Pero un día, también ya lejano, ahondé en mis
profundidades, revestida de soledad, de silencios, revestida de mi verdad, con
las alas que me crecieron en el camino: intuición, objetividad, valor, sabiduría, discernimiento...
Y allí, sin cielo ni infierno, sin voluntad
que deba acatarse como antídoto y remedio de todos los males o de todos los
bienes, sin la vara, sin la puya que ordena, castiga o premia, allí, creando mi
vida cada instante, sacándome de la nada, cuando yacía muerta por el dolor de
tantas veces, allí, vivo, alumbrando mis oscuridades y revistiendo de amor mis
alientos perdidos, estaba Dios.
Por eso, hijos míos, hoy emocionada, y no por
sensiblerías, que no han lugar, y menos
precisamente en estos días, en los que intuyo el gran dolor que nos aguarda,
quiero haceros partícipes de la única respuesta que sé, de la única quizás que
pueda daros con toda sinceridad: Yo creo en Dios.
No obstante,
comprendo que Dios no existe para todos. Quiero decir que hay que crear profundidades, zambullirse en ellas
hasta la saciedad, con la única libertad que existe, la que nadie puede
violarnos: la libertad de sentirnos auténticos.
Pero Dios no es un molde que sirva
para todos. Cada ser humano, mirándose a sí mismo, puede descubrir el
verdadero rostro de Dios. El mío tiene el color y el sabor de las lágrimas amargas, pero también,
la sonrisa, la paz, la calma, el amor
que sostiene en vilo el agua de este río que sigue amamantándose de arroyos, en
su profundo, en su reverente caminar hacia el mar.
No, hijos, no.
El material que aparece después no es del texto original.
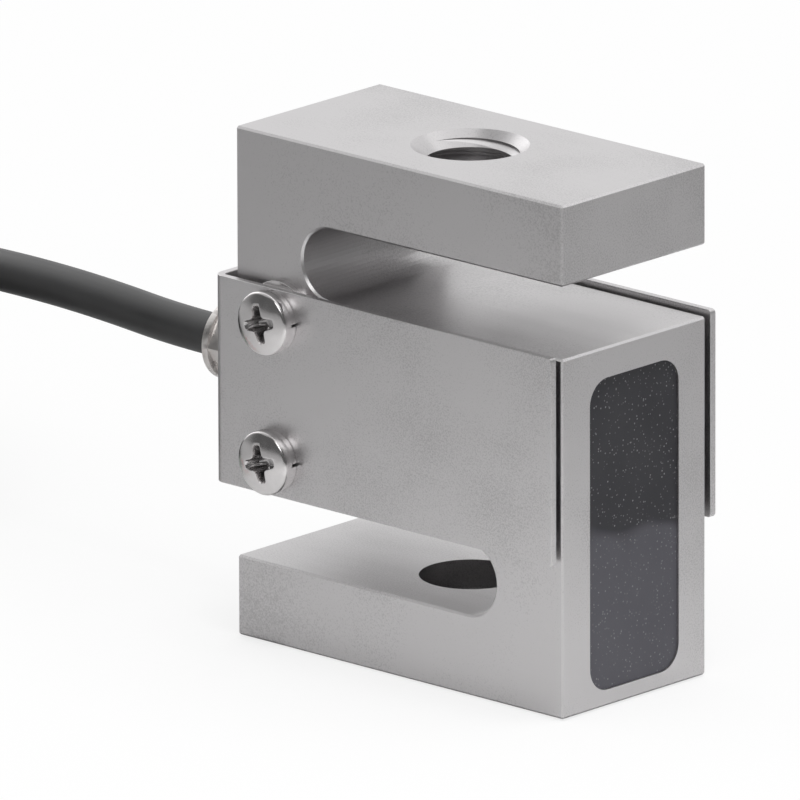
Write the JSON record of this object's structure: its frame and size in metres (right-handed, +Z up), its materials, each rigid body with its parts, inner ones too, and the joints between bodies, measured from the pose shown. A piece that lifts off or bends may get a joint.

No culpemos a Dios de los
desastres del mundo. Los hombres, con inmensas limitaciones, estamos, no obstante
dotados de capacidad para manejar los hilos de esta gran aventura que es el
vivir. Y en uso de nuestra libertad los administramos mal, ¡muy mal! Y el
resultado es la suma de nuestros individuales males. Dios no es el “servicio
técnico” de nuestros desastres.
Algún día podréis comprender, que, sin manipulación, ni chantaje, lo que vuestra
madre hoy quiere deciros, es algo más que unas palabras bonitas en la seguridad
de que nada acerca de Dios es cuestión de transferencias.